Then fallibility of the government is not what you are questioning here. You are questioning the fallibility of every biologist and pathologist in the world cross-checked against one another.
You've mistaken. I'm not arguing against choosing to take vaccines, or their efficiency. All I'm arguing against is the push I'm starting to see in recent years toward making them mandatory and making this enforceable by the government.
That doesn't fit your arguments up until this point. Skepticism of vaccines themselves bereft of scientific support is nothing more than casting undue ignorance on a safe and vital process of our society.
As for allowing the government to enforce it, the only reason it remains semi-mandatory instead of outright mandatory is the numbers of those refusing vaccination. Had people not cooperated with the smallpox vaccination campaign, they would have been forced, and rightfully so (see: social contract).

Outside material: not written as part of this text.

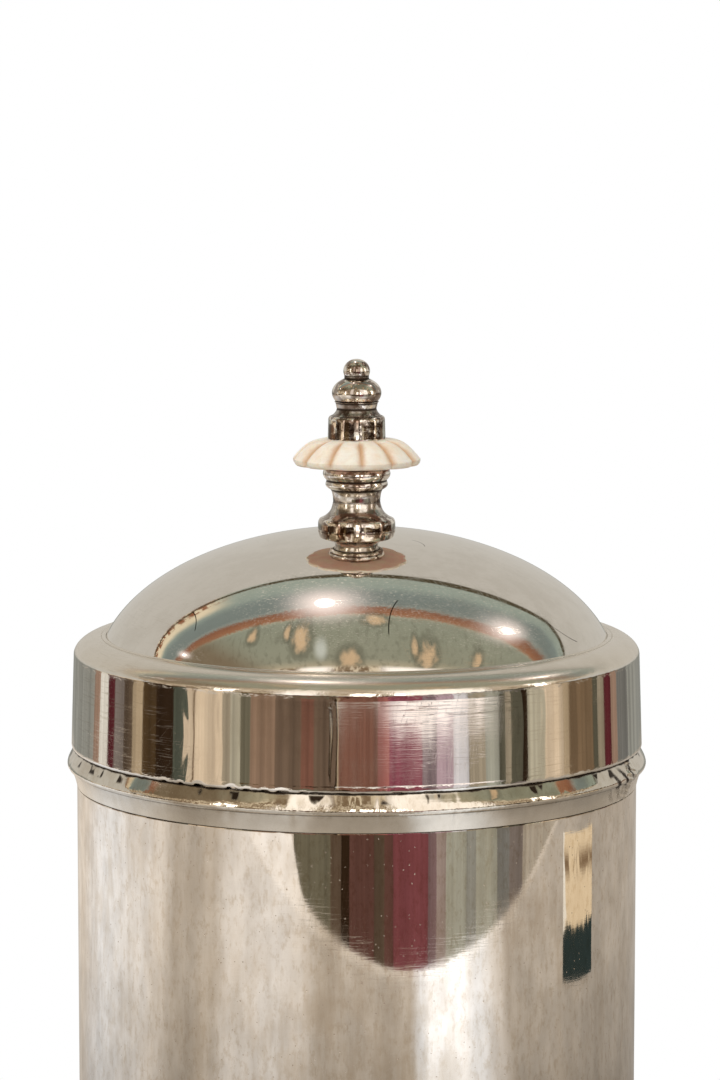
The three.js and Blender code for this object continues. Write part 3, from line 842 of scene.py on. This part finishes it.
# satin and dents: lowest and highest height, and what they add to the roughness or the relief's depth
# marks: x, y and radius of the arc, x and y of the mark's middle, its reach and its width
finishes = {
    "wall": {**plainPlate, "bright": (0.82, 0.76, 0.68), "dull": (0.62, 0.53, 0.42), "dullness": 0.75,
             "smoothest": 0.02, "roughest": 0.055, "streakDraw": 0.12, "streakScale": 420.0,
             "blotchScale": 90.0, "scratches": 0.15, "scuffs": 0.2, "pits": 0.5, "pitScale": 1800.0,
             "pitTint": (0.36, 0.26, 0.18), "mottle": 0.7, "wave": 0.05, "waveScale": 40.0,
             "brushRelief": 0.35, "uprightRelief": 0.5,
             "insideRadius": span("body_wall")[0] - 0.63},
    "inside": {**plainPlate, "bright": (0.66, 0.60, 0.51), "dull": (0.42, 0.36, 0.28), "dullness": 1.0,
               "smoothest": 0.18, "roughest": 0.34, "pits": 0.6, "mottle": 0.3,
               "insideRadius": 1000.0},
    "moulding": {**plainPlate, "bright": (0.80, 0.745, 0.65), "dull": (0.50, 0.41, 0.30),
                 "dullness": 0.6, "smoothest": 0.04, "roughest": 0.09, "grime": 1.0, "mottle": 0.3,
                 "blotchScale": 150.0, "creaseHeight": crease, "jointTurn": 66.0, "wave": 0.05,
                 "waveScale": 170.0, "satin": [(crease - 8.2, crease - 4.6, 0.13)],
                 "dents": [(crease - 4.6, crease - 2.2, 0.08)],
                 "pitRow": (crease - 1.9, crease - 0.3), "brushRelief": 0.6, "grimeFrom": 0.12},
    "band": {**plainPlate, "creaseHeight": crease, "wave": 0.04, "waveScale": 55.0, "scuffs": 0.9,
             "streakDraw": 0.15, "brushRelief": 0.5, "satin": [(crease + 20.4, crease + 24.2, 0.17)],
             "dents": [(crease + 19.4, crease + 21.4, 0.06), (crease - 0.5, crease + 1.0, 0.05)]},
    "dome": {**plainPlate, "dull": (0.62, 0.575, 0.50), "marks": [
        (20.4, -46.0, 13.95, 7.4, -43.0, 4.4, 0.17), (-40.6, -33.8, 8.0, -32.9, -32.9, 2.9, 0.14),
        (10.0, -13.5, 4.1, 13.4, -11.2, 2.6, 0.12), (37.5, -17.5, 10.5, 42.1, -26.9, 4.2, 0.09),
        (-58.0, 12.0, 22.0, -37.0, 18.0, 5.0, 0.10), (12.0, 52.0, 16.0, 20.0, 38.0, 6.0, 0.12),
    ]},
    # finial: crisp dark blotches that are partly tarnish and partly a painted reflection of dark
    # surroundings, with the bright plate between them left as painted highlights
    "finial": {**plainPlate, "bright": (0.93, 0.87, 0.78), "dull": (0.14, 0.075, 0.045), "dullness": 1.0,
               "dullFrom": 0.47, "dullSpan": 0.05, "smoothest": 0.02, "roughest": 0.06,
               "blotchScale": 330.0, "streakScale": 420.0, "grime": 1.0, "grimeFrom": 0.01,
               "wave": 0.08, "waveScale": 420.0, "brushDraw": 0.001, "brushRelief": 0.3},
    "brass": {**plainPlate, "bright": (0.72, 0.58, 0.33), "dull": (0.42, 0.31, 0.16), "dullness": 1.0,
              "smoothest": 0.22, "roughest": 0.42, "blotchScale": 200.0},
}
silver = {key: silverFinish(key + "Silver", finish) for key, finish in finishes.items()}


# under is painted shade on the disc's underside
boneTints = {"pale": (0.93, 0.85, 0.72), "warm": (0.88, 0.74, 0.56), "grain": (0.74, 0.52, 0.34),
             "under": (0.82, 0.36, 0.27), "groove": (0.64, 0.38, 0.20), "crack": (0.45, 0.27, 0.16)}


def boneFinish():
    # cream bone with fine grain, orange brown where the carved grooves are deep, and tinted pinkish brown
    # underneath as painted shade
    material, net, place = newMaterial("carvedBone")
    z = net.parts(place)[2]
    groove = net.add("ShaderNodeAttribute", out=2, attribute_name="groove")
    soft = net.noise(place, 300.0, 5.0, 0.6)
    grain = net.noise(net.vector("MULTIPLY", place, (1, 3.5, 1)), 900.0, 4.0, 0.65)
    cream = net.blend(net.step(soft, 0.35, 0.7), boneTints["pale"], boneTints["warm"])
    cream = net.blend(net.step(grain, 0.52, 0.72, 0.0, 0.35), cream, boneTints["grain"])
    low = span("bone_disc")[1]
    # painted shade: up to 0.45 mm above the disc's foot, the underside is tinted pinkish brown, as it looks
    # in shade
    under = net.linear(soft, 0.0005, z)
    under = net.step(under, (low + 0.45) * mm, (low + 0.1) * mm, 0.0, 0.8)
    cream = net.blend(under, cream, boneTints["under"])
    depth = net.step(net.linear(soft, 0.45, groove), 0.28, 1.15, 0.0, 0.9)
    colour = net.blend(depth, cream, boneTints["groove"])
    crack = net.times(net.line(grain, 0.5, 0.012), 0.3)
    colour = net.blend(crack, colour, boneTints["crack"])
    rough = net.linear(soft, 0.25, 0.26)
    height = net.minus(net.times(grain, 0.6), crack)
    surface = net.relief(0.03, height, Strength=0.6)
    shader = net.add("ShaderNodeBsdfPrincipled", given={
        "Base Color": colour, "Roughness": rough, "Normal": surface, "Subsurface Weight": 0.25,
        "Subsurface Radius": (1.0, 0.6, 0.35), "Subsurface Scale": 0.0015})
    net.show(shader)
    return material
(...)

But they did not, because they saw the horrors of disease first hand.
Vaccination refusal rates also went down after the MMR epidemic, because people were exposed to disease again. Conclusion: Everybody not a fanatic believes vaccines and assorted risks are better than disease epidemics when forced to genuinely choose between them. Derealization causes refusal.
Well, if you kill herd immunity that choice will return, and not slowly either. Instead of oscillating back and forth between generations of diseased children and healthy ones, we should obviously choose to enforce now. This is a legitimate interest of both the people collectively and the people individually.
And I'll tell you one other thing: The only "right to refuse" is because it doesn't get all that bad on the large scale most of the time, even though it continues to chip away at individual lives. If you came into a hospital and got diagnosed with early-stage rabies, you can be damn sure you wouldn't be allowed to refuse the vaccine.
If people are vulnerable enough to liars and hucksters that they can't choose to not get children sick or killed when they don't personally witness it, then giving the government the right to force them is an unambiguous good for all humanity.